* **Exercise aim**:
Extract all of the entries and set them down verbatim.

* **JSON records of objects**:

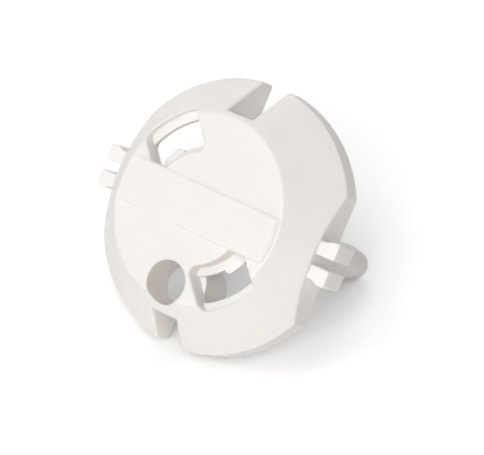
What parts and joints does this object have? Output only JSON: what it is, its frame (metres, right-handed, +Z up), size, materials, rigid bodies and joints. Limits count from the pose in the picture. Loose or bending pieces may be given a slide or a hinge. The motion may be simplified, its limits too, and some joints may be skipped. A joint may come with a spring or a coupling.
{
  "type": "outlet safety cover",
  "caption": "Round safety cover for a recessed wall outlet, with a raised bar, sunk key slots, an earth pin hole, rim notches, snap prongs and round pins on its hollow back.",
  "frame": {"origin": "centre of the plane of the rim's back edge, which meets the floor of the outlet", "axes": "+Z up on the wall, +Y from the cover into the wall along the contact pins, the face looks along -Y"},
  "size_m": [0.0382, 0.0299, 0.0366],
  "materials": {
    "white_plastic": "satin, as moulded"
  },
  "bodies": {
    "root": {"safety_cover": "white_plastic"}
  },
  "joints": []
}
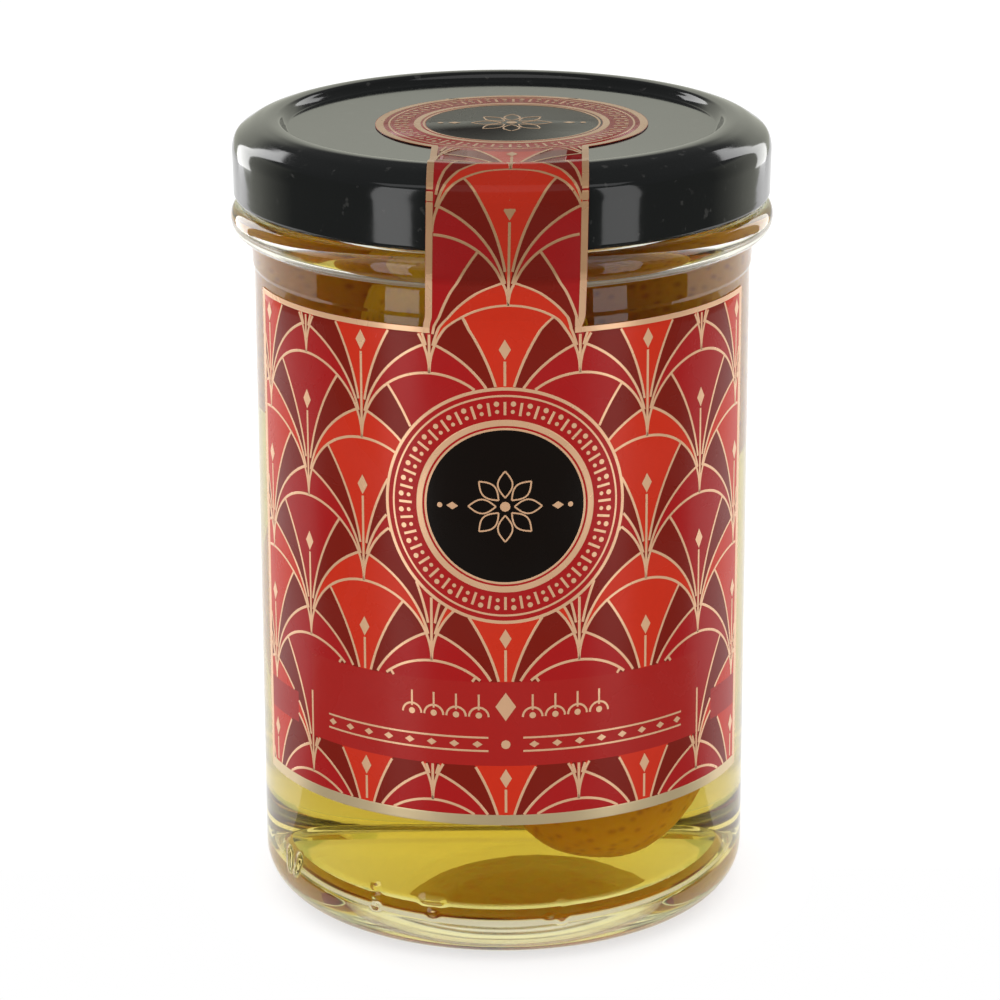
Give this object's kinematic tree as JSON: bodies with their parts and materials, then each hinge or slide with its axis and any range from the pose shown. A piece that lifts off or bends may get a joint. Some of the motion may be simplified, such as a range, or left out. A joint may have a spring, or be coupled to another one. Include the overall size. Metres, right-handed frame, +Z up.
{
  "type": "jar of rum babas",
  "caption": "Closed straight-sided glass jar that holds small rum babas in syrup, with a black twist-off lid and a die-cut sticker that runs from the body up over the lid.",
  "frame": {"origin": "centre of the jar's base, on the surface it stands on", "axes": "+Z up along the jar's axis, towards the lid; the middle of the sticker faces -Y"},
  "size_m": [0.0702, 0.0707, 0.1053],
  "materials": {
    "glass": "gloss",
    "enamel": "gloss",
    "sticker": "satin",
    "sponge": "satin"
  },
  "bodies": {
    "root": {"jar": "glass", "lid": "enamel", "label": "sticker", "babas": "sponge"}
  },
  "joints": []
}
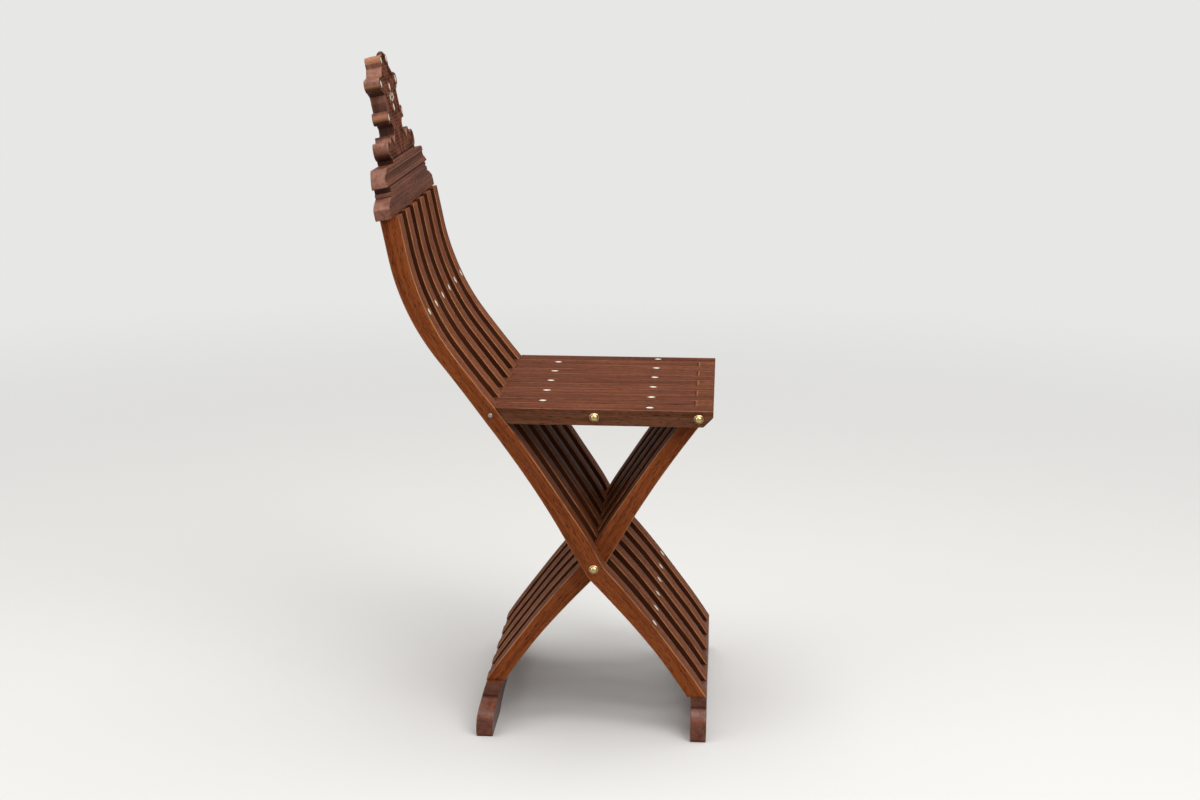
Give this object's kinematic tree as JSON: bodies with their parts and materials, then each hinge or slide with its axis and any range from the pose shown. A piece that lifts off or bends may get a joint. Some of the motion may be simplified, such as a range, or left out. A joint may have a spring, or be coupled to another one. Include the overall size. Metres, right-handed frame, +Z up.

* **Task result**:
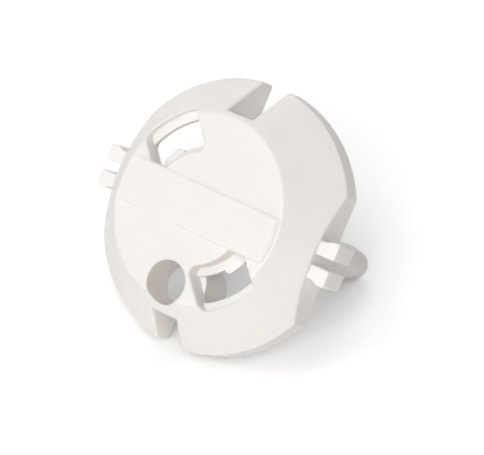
What parts and joints does this object have? Output only JSON: what it is, its frame (metres, right-handed, +Z up), size, materials, rigid bodies and joints. Limits count from the pose in the picture. Loose or bending pieces may be given a slide or a hinge. The motion may be simplified, its limits too, and some joints may be skipped. A joint may come with a spring or a coupling.
{
  "type": "outlet safety cover",
  "caption": "Round safety cover for a recessed wall outlet, with a raised bar, sunk key slots, an earth pin hole, rim notches, snap prongs and round pins on its hollow back.",
  "frame": {"origin": "centre of the plane of the rim's back edge, which meets the floor of the outlet", "axes": "+Z up on the wall, +Y from the cover into the wall along the contact pins, the face looks along -Y"},
  "size_m": [0.0382, 0.0299, 0.0366],
  "materials": {
    "white_plastic": "satin, as moulded"
  },
  "bodies": {
    "root": {"safety_cover": "white_plastic"}
  },
  "joints": []
}
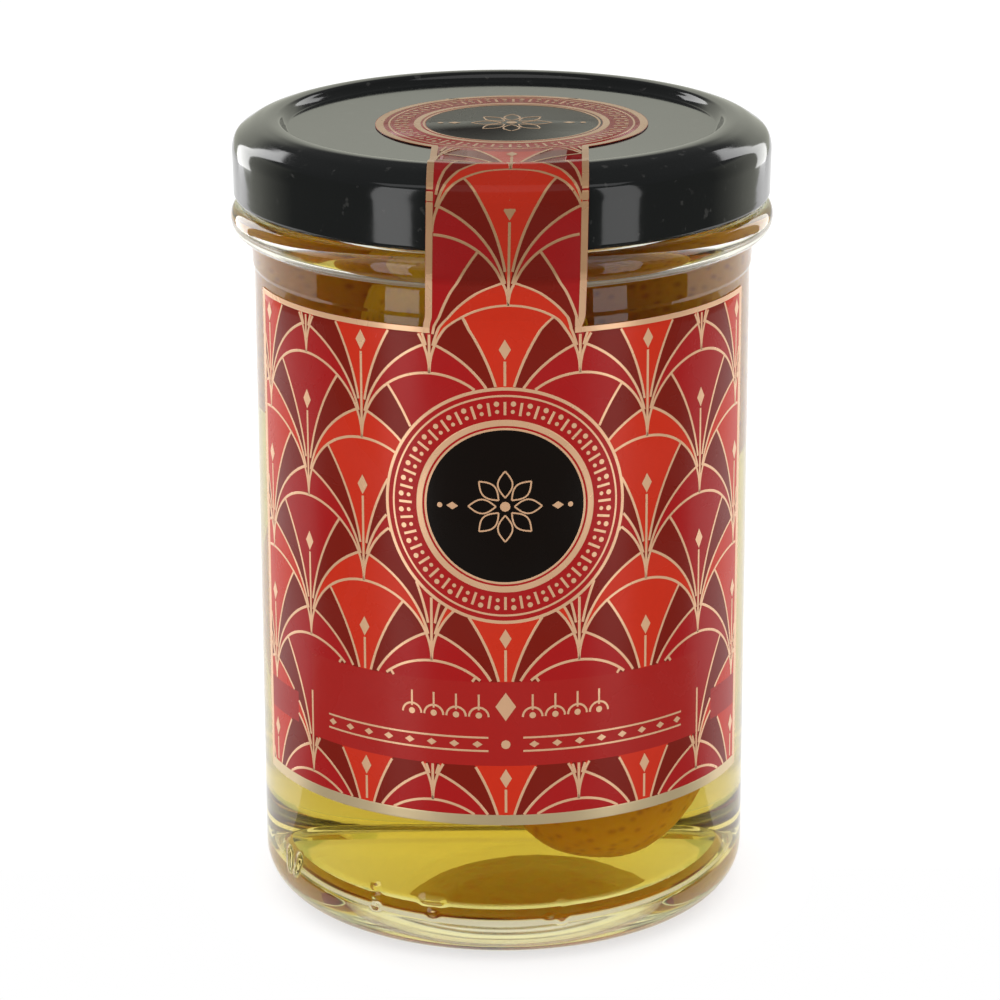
Give this object's kinematic tree as JSON: bodies with their parts and materials, then each hinge or slide with its axis and any range from the pose shown. A piece that lifts off or bends may get a joint. Some of the motion may be simplified, such as a range, or left out. A joint may have a spring, or be coupled to another one. Include the overall size. Metres, right-handed frame, +Z up.
{
  "type": "jar of rum babas",
  "caption": "Closed straight-sided glass jar that holds small rum babas in syrup, with a black twist-off lid and a die-cut sticker that runs from the body up over the lid.",
  "frame": {"origin": "centre of the jar's base, on the surface it stands on", "axes": "+Z up along the jar's axis, towards the lid; the middle of the sticker faces -Y"},
  "size_m": [0.0702, 0.0707, 0.1053],
  "materials": {
    "glass": "gloss",
    "enamel": "gloss",
    "sticker": "satin",
    "sponge": "satin"
  },
  "bodies": {
    "root": {"jar": "glass", "lid": "enamel", "label": "sticker", "babas": "sponge"}
  },
  "joints": []
}
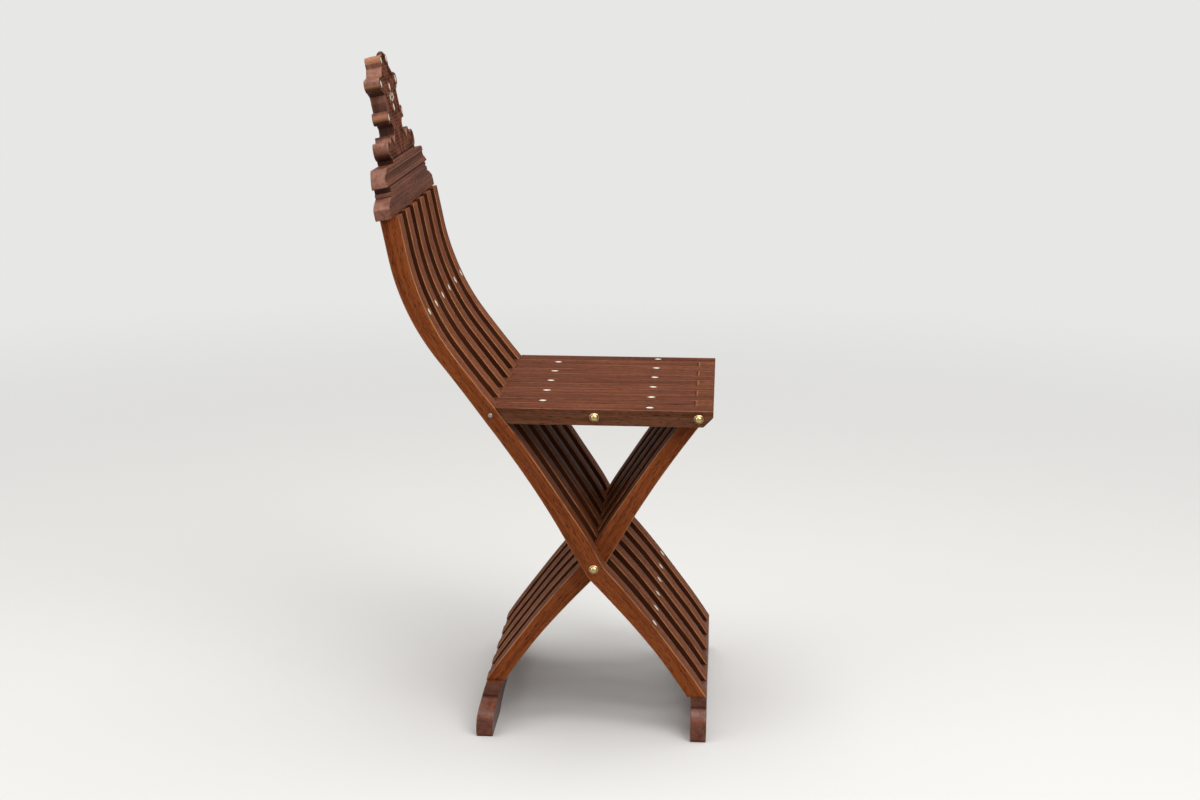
Give this object's kinematic tree as JSON: bodies with their parts and materials, then each hinge or slide with its axis and any range from the pose shown. A piece that lifts off or bends may get a joint. Some of the motion may be simplified, such as a range, or left out. A joint may have a spring, or be coupled to another one. Include the overall size. Metres, right-handed frame, +Z up.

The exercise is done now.